INSTRUCTIONS TO FOLLOW. Reproduce exactly the lines below from the one containing "if empty is" through the one containing "obj.matrix_parent_inverse = Matrix.Identity(4)", including both, and nothing else.

DATA EXTRACT.
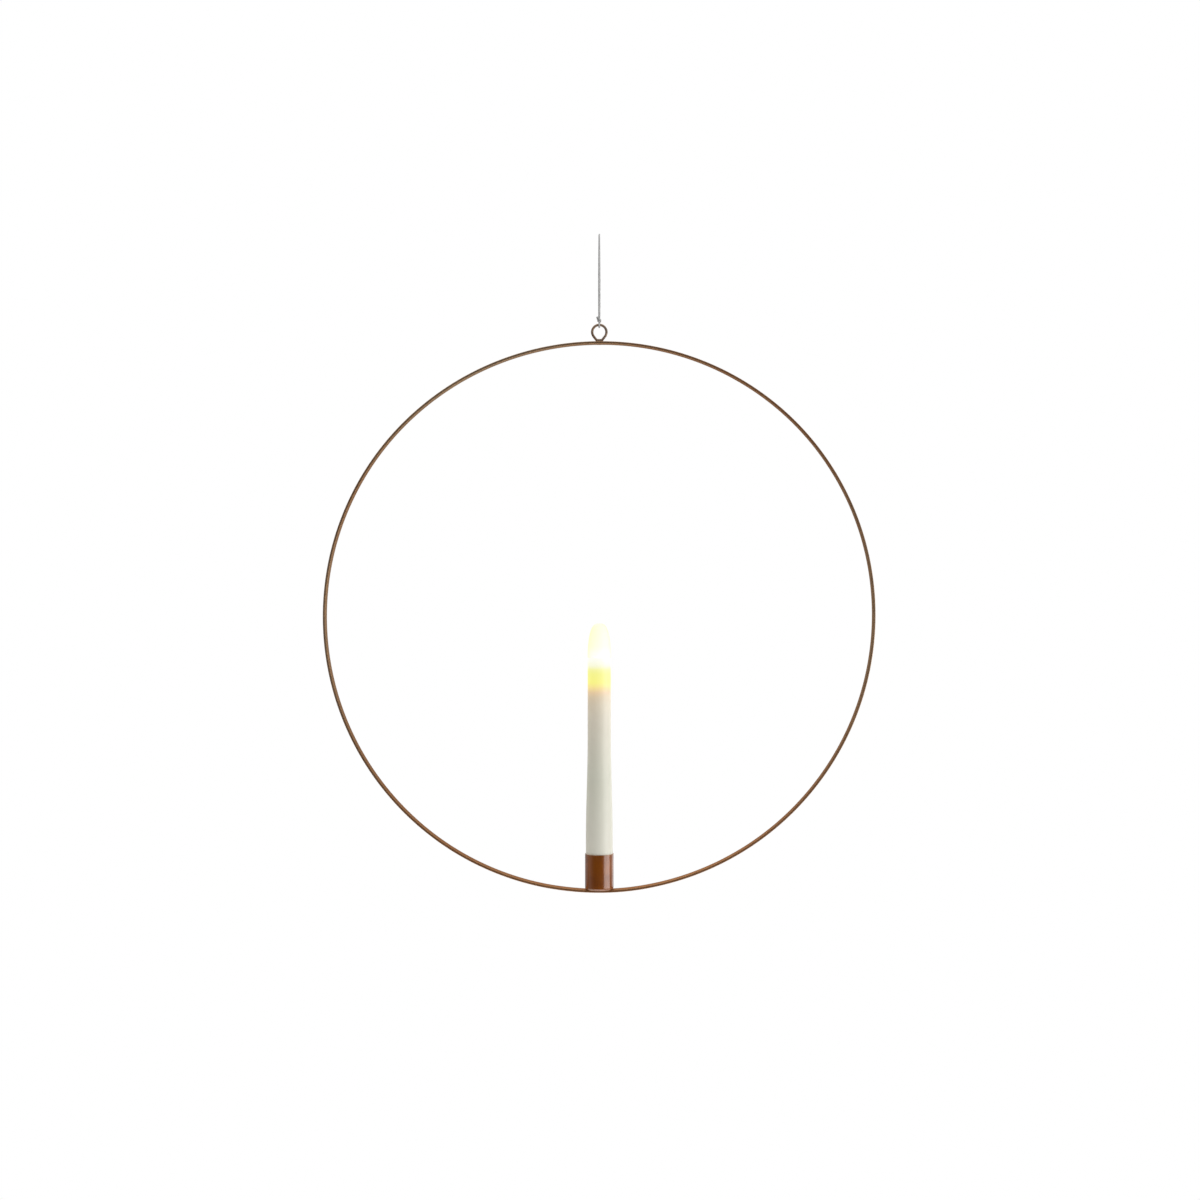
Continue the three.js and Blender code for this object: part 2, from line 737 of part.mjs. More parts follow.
// The cone-shaped spring under the lower cell, drawn as one unbroken wire.
function springGeometry() {
  const stepsPerTurn = 12;
  const wireRadius = springWireDiameter / 2;
  const footRadius = springBaseDiameter / 2 - wireRadius;
  const topRadius = springTopDiameter / 2 - wireRadius;
  const rise = springHeight - springWireDiameter - seatGap * 2;
  const helix = new ConeHelix(footRadius, topRadius, rise, springTurns);
  const steps = springTurns * stepsPerTurn;
  const points = helix.getPoints(steps);
  const gaps = points.flatMap((point, i) =>
    points.slice(i + stepsPerTurn / 2).map((other) => point.distanceTo(other) - springWireDiameter),
  );
  console.log("least gap between the spring's turns: " + Math.min(...gaps).toFixed(2) + " mm");
  const coil = tube(helix, springWireDiameter, steps, thinSides);
  return coil.translate(0, 0, springFootHeight + seatGap + wireRadius);
}

// A ring on the skirt's top edge that the strip slides on, with a tab down to the switch.
function ringContactGeometry() {
  const low = skirtTopHeight + seatGap;
  const high = ringTopHeight;
  const inner = skirtBore + seatGap;
  const outer = skirtRadius - seatGap;
  const ring = turned(
    [
      [inner, low],
      [outer, low],
      [outer, high],
      [inner, high],
      [inner, low],
    ],
    smallFacets,
  );
  const half = tabWidth / 2;
  const footLow = switchSeatHeight + switchHeight / 2;
  const bridge = block([-inner - sheetThickness, -half, low], [contactFace, half, high]);
  const tab = block([contactFace, -half, footLow], [contactFace + sheetThickness, half, high]);
  const foot = block(
    [contactFace, -half, footLow],
    [-switchLength / 2 - seatGap, half, footLow + sheetThickness],
  );
  return meshOf(join(ring, bridge, tab, foot));
}

function switchBodyGeometry() {
  const outline = roundedRectangle(switchLength, switchWidth, switchCorner);
  const body = raised(outline, switchSeatHeight, switchSeatHeight + switchHeight);
  const slot = roundedRectangle(slotLength, slotWidth, boreClearance);
  const slotTop = switchSeatHeight + switchHeight / 2;
  return meshOf(cut(solid(body), raised(slot, switchSeatHeight - cutOverrun, slotTop)));
}

function knobGeometry() {
  const top = switchSeatHeight + switchHeight / 2 - boreClearance;
  const outline = roundedRectangle(knobLength, knobWidth, boreClearance);
  return raised(outline, knobRecess, top).translate(-knobTravel / 2, 0, 0);
}

// Materials
function finish(color, roughness, metalness, extra = {}) {
  return new THREE.MeshStandardMaterial({ color, roughness, metalness, ...extra });
}

const bronzeMetal = () => finish("#8f6845", 0.42, 0.9);
const greyCord = () => finish("#a3a3a0", 0.9, 0);
const ivoryShell = () => finish("#dcd8cb", 0.45, 0);
const glowingTip = () => finish("#fff6cf", 0.4, 0, { emissive: "#ffe9a0", emissiveIntensity: 1 });
const clearLamp = () => finish("#fff3c4", 0.1, 0, { emissive: "#ffe08a", emissiveIntensity: 1 });
const whitePlastic = () => finish("#e9e7e1", 0.5, 0);
const darkPlastic = () => finish("#262626", 0.45, 0);
const greenBoard = () => finish("#2f6b3f", 0.5, 0);
const cellLabel = () => finish("#7b8085", 0.35, 0.1);
const nickelSheet = () => finish("#c6c4bc", 0.3, 1);
const tinnedLead = () => finish("#bdbdbd", 0.3, 1);
const redInsulation = () => finish("#9c2b25", 0.5, 0);
const blackInsulation = () => finish("#222222", 0.5, 0);

function piece(name, geometry, material) {
  const mesh = new THREE.Mesh(geometry, material);
  mesh.name = name;
  return mesh;
}

function assembly(z, ...children) {
  const group = new THREE.Group();
  group.position.z = z;
  group.add(...children);
  return group;
}

const tabFoot = { y: -sleeveEndHole / 2 + boreClearance + sheetThickness * 1.5, z: tabTopHeight };
const stripTop = { y: stripRadius + sheetThickness / 2, z: tabTopHeight };

const cap = assembly(
  0,
  piece("base_cap", capGeometry(), whitePlastic()),
  piece("spring_plate", plateGeometry(), nickelSheet()),
  piece("base_spring", springGeometry(), nickelSheet()),
  piece("cap_contact", ringContactGeometry(), nickelSheet()),
  piece("switch_body", switchBodyGeometry(), darkPlastic()),
  piece("switch_knob", knobGeometry(), darkPlastic()),
);

const lowerCell = piece("battery_lower", cellGeometry(), cellLabel());
lowerCell.position.z = cellFootHeight;
const upperCell = piece("battery_upper", cellGeometry(), cellLabel());
upperCell.position.z = upperCellHeight;
const lamp = piece("led_lamp", lampGeometry(), clearLamp());
lamp.position.z = lampSeatHeight;
const tip = piece("light_tip", tipGeometry(), glowingTip());
tip.position.z = shellTopHeight;

const candle = assembly(
  candleBaseHeight,
  piece("candle_shell", shellGeometry(), ivoryShell()),
  tip,
  lamp,
  piece("led_lead_plus", leadGeometry(-1), tinnedLead()),
  piece("led_lead_minus", leadGeometry(1), tinnedLead()),
  piece("led_frame", frameGeometry(), whitePlastic()),
  piece("circuit_board", boardGeometry(), greenBoard()),
  piece("timer_chip", chipGeometry(), darkPlastic()),
  piece("wire_plus", wireGeometry(-1, tabFoot), redInsulation()),
  piece("wire_minus", wireGeometry(1, stripTop), blackInsulation()),
  piece("battery_sleeve", sleeveGeometry(), whitePlastic()),
  piece("contact_strip", stripGeometry(), nickelSheet()),
  piece("top_contact", topContactGeometry(), nickelSheet()),
  lowerCell,
  upperCell,
  cap,
);

const eye = piece("hanging_eye", eyeGeometry(), bronzeMetal());
eye.position.z = eyeCentreHeight;
const cup = piece("candle_cup", cupGeometry(), bronzeMetal());
cup.position.z = cupBottomHeight;
const hoop = assembly(hoopCentreZ, piece("hoop", hoopGeometry(), bronzeMetal()), eye, cup, candle);

const knot = piece("cord_knot", knotGeometry(), greyCord());
knot.position.z = knotZ;
const wrap = piece("eye_wrap", wrapGeometry(), greyCord());
wrap.position.z = -cordHangLength;

const group = assembly(0, piece("hanging_loop", loopGeometry(), greyCord()), knot, wrap, hoop);
group.name = "candle_ring";

export default group;
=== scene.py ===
import bpy
import numpy as np
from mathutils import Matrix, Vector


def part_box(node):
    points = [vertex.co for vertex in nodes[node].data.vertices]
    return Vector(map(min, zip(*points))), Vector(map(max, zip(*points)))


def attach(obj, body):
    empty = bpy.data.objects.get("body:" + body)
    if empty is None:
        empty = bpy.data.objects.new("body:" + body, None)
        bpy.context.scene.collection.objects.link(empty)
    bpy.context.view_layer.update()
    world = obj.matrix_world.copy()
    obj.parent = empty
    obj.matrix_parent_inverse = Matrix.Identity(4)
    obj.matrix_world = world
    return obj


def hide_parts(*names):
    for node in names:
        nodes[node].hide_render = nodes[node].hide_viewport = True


# A hanging candle ring: a thin bronze hoop with a wire eye and cord at its top,
# and a battery taper candle that stands in a small cup at its foot.
# Metres, +Z up, front towards -Y. Sizes and places come from the frame and from the values below.

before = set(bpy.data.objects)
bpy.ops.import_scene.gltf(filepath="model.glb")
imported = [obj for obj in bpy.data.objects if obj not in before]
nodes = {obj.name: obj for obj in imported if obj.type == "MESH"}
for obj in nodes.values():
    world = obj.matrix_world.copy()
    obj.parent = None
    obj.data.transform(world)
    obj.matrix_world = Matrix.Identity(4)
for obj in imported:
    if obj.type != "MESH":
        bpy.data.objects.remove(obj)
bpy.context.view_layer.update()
mm = 0.001
fullTurn = 2 * np.pi
print("frame loaded:", len(nodes), "CAD nodes")


# Camera, level with the hoop's upper half and a little to its right

cameraView = {
    "place": (0.034, -1.6, -0.2828),
    "lens": 58.81,  # on a sensor 36 mm wide
    "sensor": 36,
    "shiftX": -0.03414,
    "shiftY": -0.01502,
    "clipEnd": 50,
}


def setCamera(values):
    data = bpy.data.cameras.new("viewCamera")
    data.lens = values["lens"]
    data.sensor_width = values["sensor"]
    data.shift_x = values["shiftX"]
    data.shift_y = values["shiftY"]
    data.clip_end = values["clipEnd"]
    camera = bpy.data.objects.new("viewCamera", data)
    camera.location = values["place"]
    camera.rotation_euler = (np.pi / 2, 0, 0)
    bpy.context.scene.collection.objects.link(camera)
    bpy.context.scene.camera = camera


setCamera(cameraView)
print("camera set")


# Surfaces worked out as grids of points

def unit(vectors):
    return vectors / np.linalg.norm(vectors, axis=-1, keepdims=True)


def turns(count):
    # Angles of a full turn in equal steps, the last one short of the first
    return np.arange(count) * fullTurn / count


def arcPoints(centreX, centreY, radius, start, end, steps):
    # Points at centre + radius * (cos, sin) of the angles from start to end, in degrees
    angle = np.radians(np.linspace(start, end, steps + 1))
    return np.stack([centreX + radius * np.cos(angle), centreY + radius * np.sin(angle)], axis=1)


def linePoints(start, end, steps):
    # Points at start * (1 - t) + end * t in even steps of t, without the ends themselves
    share = (np.arange(1, steps) / steps)[:, None]
    return np.array(start) * (1 - share) + np.array(end) * share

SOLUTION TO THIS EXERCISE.
    if empty is None:
        empty = bpy.data.objects.new("body:" + body, None)
        bpy.context.scene.collection.objects.link(empty)
    bpy.context.view_layer.update()
    world = obj.matrix_world.copy()
    obj.parent = empty
    obj.matrix_parent_inverse = Matrix.Identity(4)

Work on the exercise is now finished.